Goelzer, H., Nowicki, S., Edwards, T., Beckley, M., Abe-Ouchi, A., Aschwanden, A., et al. (2018). Design and results of the ice sheet model initialisation experiments initMIP-Greenland: an ISMIP6 intercomparison. The Cryosphere, 12, 1433-1460. doi:10.5194/tc-12-1433-2018.


Zitierlink: https://hdl.handle.net/21.11116/0000-0000-EA1E-8
Zusammenfassung
Earlier large-scale Greenland ice sheet sea-level projections (e.g., those run during the ice2sea and SeaRISE initiatives) have shown that ice sheet initial conditions can have a large effect on the projections and give rise to important uncertainties.
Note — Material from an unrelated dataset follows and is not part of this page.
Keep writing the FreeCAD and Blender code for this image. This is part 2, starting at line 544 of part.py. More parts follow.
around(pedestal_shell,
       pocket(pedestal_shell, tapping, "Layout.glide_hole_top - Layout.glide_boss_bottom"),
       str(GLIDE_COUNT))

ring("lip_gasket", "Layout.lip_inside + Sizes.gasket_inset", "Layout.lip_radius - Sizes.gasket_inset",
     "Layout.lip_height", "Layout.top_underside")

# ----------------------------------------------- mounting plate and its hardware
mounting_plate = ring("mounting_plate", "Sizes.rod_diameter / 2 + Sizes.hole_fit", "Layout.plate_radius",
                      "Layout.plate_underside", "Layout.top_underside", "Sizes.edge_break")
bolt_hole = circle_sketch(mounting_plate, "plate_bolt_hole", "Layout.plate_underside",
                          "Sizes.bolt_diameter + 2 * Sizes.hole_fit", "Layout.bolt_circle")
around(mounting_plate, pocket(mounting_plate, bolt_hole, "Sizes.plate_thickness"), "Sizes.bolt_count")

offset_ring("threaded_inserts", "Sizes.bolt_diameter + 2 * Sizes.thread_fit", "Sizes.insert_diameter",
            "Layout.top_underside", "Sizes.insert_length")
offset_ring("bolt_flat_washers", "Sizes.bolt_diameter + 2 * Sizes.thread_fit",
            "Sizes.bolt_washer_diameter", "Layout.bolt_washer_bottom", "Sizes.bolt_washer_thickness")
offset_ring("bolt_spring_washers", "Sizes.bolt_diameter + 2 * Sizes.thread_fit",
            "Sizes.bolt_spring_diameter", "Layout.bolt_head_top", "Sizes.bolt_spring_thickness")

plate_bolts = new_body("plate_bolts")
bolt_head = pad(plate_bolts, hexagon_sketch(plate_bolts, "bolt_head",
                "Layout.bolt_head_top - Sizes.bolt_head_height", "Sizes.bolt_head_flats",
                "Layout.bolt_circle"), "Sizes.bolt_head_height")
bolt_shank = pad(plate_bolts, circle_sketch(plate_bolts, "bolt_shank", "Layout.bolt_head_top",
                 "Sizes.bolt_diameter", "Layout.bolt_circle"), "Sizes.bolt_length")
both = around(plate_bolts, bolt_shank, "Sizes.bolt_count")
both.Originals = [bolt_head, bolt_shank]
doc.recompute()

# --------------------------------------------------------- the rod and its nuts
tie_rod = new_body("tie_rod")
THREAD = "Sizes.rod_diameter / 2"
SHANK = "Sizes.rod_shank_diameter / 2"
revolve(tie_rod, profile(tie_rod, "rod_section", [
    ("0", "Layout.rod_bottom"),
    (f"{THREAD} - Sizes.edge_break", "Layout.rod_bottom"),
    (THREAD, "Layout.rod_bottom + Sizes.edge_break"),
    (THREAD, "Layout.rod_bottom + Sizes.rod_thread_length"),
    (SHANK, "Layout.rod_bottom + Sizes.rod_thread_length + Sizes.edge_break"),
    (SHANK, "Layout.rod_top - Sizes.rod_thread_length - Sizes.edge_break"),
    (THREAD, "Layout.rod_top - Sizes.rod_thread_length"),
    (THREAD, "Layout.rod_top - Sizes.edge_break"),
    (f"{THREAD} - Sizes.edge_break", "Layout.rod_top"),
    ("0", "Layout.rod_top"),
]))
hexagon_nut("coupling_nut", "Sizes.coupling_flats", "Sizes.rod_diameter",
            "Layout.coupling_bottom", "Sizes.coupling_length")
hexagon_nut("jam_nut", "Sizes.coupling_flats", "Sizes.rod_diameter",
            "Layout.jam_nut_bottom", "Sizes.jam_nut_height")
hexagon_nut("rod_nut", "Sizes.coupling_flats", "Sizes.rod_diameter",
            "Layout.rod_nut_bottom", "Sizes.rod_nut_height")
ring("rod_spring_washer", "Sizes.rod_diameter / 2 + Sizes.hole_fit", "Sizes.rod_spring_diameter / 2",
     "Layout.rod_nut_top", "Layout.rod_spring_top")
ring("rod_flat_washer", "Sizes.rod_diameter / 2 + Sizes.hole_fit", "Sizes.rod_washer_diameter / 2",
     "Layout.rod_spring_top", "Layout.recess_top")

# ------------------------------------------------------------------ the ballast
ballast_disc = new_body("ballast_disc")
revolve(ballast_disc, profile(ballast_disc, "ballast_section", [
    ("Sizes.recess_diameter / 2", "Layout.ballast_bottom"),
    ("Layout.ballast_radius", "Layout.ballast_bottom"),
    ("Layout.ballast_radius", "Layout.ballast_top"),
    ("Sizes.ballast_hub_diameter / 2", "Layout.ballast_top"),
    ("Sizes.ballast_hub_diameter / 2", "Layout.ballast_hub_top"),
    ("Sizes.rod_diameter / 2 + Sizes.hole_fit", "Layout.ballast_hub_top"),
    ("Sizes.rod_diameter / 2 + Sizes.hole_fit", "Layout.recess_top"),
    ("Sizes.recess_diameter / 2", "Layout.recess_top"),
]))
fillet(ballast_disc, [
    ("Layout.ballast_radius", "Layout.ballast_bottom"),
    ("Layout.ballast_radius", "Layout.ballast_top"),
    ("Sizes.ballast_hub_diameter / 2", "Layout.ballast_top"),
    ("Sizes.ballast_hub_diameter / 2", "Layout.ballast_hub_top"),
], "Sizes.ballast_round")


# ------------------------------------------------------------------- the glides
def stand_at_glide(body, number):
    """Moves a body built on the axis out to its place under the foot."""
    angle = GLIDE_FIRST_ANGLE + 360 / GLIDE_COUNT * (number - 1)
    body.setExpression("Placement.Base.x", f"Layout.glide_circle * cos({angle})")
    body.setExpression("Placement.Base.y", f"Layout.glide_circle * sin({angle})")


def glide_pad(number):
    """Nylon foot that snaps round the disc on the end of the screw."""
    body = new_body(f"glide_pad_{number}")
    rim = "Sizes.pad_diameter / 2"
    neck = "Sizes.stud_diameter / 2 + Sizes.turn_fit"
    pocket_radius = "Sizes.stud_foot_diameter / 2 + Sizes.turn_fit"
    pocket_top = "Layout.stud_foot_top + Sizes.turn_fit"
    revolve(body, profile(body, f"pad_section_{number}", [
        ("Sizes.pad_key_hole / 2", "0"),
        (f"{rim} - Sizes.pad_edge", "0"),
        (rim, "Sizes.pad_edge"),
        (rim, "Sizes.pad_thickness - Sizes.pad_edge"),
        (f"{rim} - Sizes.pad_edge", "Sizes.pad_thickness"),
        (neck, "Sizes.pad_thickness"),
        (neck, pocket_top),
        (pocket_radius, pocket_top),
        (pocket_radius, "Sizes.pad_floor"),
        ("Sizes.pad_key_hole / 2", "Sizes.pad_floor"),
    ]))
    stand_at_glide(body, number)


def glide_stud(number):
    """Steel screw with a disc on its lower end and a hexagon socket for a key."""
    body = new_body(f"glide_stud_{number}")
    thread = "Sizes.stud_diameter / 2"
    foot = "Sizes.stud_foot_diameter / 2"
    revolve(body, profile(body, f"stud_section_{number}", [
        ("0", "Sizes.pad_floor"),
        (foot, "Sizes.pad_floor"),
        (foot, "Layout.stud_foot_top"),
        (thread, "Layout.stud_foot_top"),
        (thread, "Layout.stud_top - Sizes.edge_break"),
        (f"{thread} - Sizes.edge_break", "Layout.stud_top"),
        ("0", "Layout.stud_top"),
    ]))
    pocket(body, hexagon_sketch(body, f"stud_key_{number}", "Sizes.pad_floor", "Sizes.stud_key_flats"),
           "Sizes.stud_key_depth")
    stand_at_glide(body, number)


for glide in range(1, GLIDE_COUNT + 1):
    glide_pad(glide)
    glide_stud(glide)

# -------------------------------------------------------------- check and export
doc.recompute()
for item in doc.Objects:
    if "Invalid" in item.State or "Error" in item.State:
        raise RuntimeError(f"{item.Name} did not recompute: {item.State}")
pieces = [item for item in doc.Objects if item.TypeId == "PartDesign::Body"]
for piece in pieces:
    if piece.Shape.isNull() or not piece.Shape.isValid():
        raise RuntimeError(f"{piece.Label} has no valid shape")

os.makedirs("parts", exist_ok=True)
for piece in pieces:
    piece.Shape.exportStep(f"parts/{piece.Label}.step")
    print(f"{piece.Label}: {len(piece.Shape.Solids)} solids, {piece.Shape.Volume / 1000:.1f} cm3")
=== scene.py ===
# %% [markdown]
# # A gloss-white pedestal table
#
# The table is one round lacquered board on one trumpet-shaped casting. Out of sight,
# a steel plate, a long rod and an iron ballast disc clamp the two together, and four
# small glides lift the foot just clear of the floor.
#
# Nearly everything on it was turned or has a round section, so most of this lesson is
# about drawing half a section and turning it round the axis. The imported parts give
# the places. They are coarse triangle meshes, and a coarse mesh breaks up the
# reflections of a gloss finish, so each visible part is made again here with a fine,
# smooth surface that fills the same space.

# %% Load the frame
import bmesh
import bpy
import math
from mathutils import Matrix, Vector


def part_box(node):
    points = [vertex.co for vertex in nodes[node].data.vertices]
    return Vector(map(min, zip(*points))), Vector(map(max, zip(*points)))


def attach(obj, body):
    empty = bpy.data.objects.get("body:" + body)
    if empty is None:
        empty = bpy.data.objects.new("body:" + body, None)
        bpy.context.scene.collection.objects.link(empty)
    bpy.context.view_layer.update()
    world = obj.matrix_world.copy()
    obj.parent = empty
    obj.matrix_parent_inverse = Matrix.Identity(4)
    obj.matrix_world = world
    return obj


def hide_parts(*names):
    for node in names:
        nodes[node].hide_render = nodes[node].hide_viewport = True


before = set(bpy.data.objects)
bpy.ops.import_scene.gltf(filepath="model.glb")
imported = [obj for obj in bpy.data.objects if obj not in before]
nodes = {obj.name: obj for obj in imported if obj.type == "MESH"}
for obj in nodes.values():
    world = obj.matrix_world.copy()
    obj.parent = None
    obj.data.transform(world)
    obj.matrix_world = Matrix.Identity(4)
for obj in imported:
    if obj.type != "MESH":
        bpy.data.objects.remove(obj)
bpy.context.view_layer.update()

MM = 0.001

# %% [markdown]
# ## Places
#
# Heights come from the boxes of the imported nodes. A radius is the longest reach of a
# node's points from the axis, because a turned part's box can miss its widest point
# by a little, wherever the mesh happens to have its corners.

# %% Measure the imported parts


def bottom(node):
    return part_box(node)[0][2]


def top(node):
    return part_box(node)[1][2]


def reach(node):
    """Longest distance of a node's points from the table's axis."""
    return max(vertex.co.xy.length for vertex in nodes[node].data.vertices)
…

The goal of the initMIP-Greenland intercomparison exercise is to compare, evaluate and improve the initialisation techniques used in the ice sheet modelling community and to estimate the associated uncertainties. initMIP-Greenland is the first in a series of ice sheet model intercomparison activities within ISMIP6 (the Ice Sheet Model Intercomparison Project for CMIP6). Two experiments for the large-scale Greenland ice sheet have been designed to allow intercomparison between participating models of 1) the initial present-day state of the ice sheet and 2) the response in two schematic forward experiments. The forward experiments serve to evaluate the initialisation in terms of model drift (forward run without additional forcing) and in response to a large perturbation (prescribed surface mass balance anomaly), and should not be interpreted as sea-level projections. We present and discuss results that highlight the wide diversity of data sets, boundary conditions and initialisation techniques used in the community to generate initial states of the Greenland ice sheet. We find good agreement across the ensemble for the dynamic response to SMB changes in areas where the simulated ice sheets overlap, but in general differences arise due to the initial size of the ice sheet. The spread in model drift is reduced compared to earlier intercomparison exercises.